Because most of the time you don't get hired at FB for a specific team, you might end up working on PHP sure, but the interview process for SWE is general and they test you on algorithms regardless.
Your post seems to indicate that "working on PHP" and "algorithms" are disjoint. Why? If you're writing code with many users, then algorithmic knowledge helps, regardless of language.

Although I will say I think dynamic programming is not a good interview topic. I think it's basically proxy for "got a CS degree from certain schools". But algorithms in general are valid to ask about.

I would almost say you need to understand algorithms better while programming in PHP because the language obscures certain things. Ditto for programming in JS -- for example to encode certain algorithms in JS you will run into the fact that it has only has floats, no ints.
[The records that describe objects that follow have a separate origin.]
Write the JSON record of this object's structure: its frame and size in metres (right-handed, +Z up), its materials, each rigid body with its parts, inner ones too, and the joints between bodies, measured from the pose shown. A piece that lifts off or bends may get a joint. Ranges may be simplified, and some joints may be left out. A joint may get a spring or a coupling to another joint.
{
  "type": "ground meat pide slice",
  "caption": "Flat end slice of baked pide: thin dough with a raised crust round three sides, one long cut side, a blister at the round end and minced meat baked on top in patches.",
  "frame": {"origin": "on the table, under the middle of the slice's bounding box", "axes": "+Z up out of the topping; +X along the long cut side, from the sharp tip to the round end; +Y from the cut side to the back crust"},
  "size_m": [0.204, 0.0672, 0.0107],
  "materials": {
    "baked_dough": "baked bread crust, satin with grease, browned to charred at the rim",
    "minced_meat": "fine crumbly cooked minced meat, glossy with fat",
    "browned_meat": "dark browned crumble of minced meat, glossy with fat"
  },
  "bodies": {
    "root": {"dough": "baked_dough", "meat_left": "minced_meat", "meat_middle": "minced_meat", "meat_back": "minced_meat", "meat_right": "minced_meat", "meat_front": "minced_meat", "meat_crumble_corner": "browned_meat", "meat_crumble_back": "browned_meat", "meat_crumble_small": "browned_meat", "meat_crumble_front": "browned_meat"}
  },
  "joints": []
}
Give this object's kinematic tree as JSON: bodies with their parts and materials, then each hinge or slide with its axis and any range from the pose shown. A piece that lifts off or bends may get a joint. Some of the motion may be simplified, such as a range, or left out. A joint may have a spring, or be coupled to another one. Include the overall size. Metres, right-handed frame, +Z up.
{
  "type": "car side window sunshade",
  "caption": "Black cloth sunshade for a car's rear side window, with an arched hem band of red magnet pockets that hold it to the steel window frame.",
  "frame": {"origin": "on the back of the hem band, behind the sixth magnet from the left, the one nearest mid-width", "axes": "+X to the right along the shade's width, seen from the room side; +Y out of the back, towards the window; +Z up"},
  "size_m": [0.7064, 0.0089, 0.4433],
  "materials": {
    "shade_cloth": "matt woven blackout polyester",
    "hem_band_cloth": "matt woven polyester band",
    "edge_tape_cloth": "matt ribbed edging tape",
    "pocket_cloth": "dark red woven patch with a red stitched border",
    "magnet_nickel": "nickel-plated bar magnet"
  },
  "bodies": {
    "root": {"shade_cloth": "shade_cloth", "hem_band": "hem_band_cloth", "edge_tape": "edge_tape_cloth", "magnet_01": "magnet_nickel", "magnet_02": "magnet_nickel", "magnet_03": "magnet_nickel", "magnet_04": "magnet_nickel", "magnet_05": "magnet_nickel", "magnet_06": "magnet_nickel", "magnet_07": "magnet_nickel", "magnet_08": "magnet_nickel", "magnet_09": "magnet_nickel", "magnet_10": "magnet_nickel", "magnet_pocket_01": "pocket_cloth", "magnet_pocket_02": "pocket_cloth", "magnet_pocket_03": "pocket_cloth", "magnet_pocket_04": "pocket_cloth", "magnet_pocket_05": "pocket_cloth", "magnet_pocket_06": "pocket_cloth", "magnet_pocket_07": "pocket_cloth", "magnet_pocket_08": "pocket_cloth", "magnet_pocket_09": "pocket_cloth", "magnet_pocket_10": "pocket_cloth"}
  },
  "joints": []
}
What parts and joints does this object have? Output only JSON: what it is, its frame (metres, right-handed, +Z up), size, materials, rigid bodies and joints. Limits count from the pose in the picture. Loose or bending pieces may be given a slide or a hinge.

People used to think you couldn't write algorithms in JS either. Now there are LALR(1) parser generators in JS, etc.

Good point.

Is there anybody from 2007 still working at Facebook desperately scared they'll be found out for not being good at algorithms or are these people all in management now? ;)

The way that technical learning works... if they aren't stubborn (and probably fired because of it) then they've likely adapted. Developers grow in knowledge over time as they hone their craft and every senior dev can easily call up some terrible crap they wrote when just getting started.

It's also likely that even at the time the devs working on this wanted to start refactoring more - it's one thing to recognize bad code, having the muscle within a company to allocate resources to fixing that code is a different matter.

The trick in any business is to get it to a point where you can afford to hire people smarter than you are.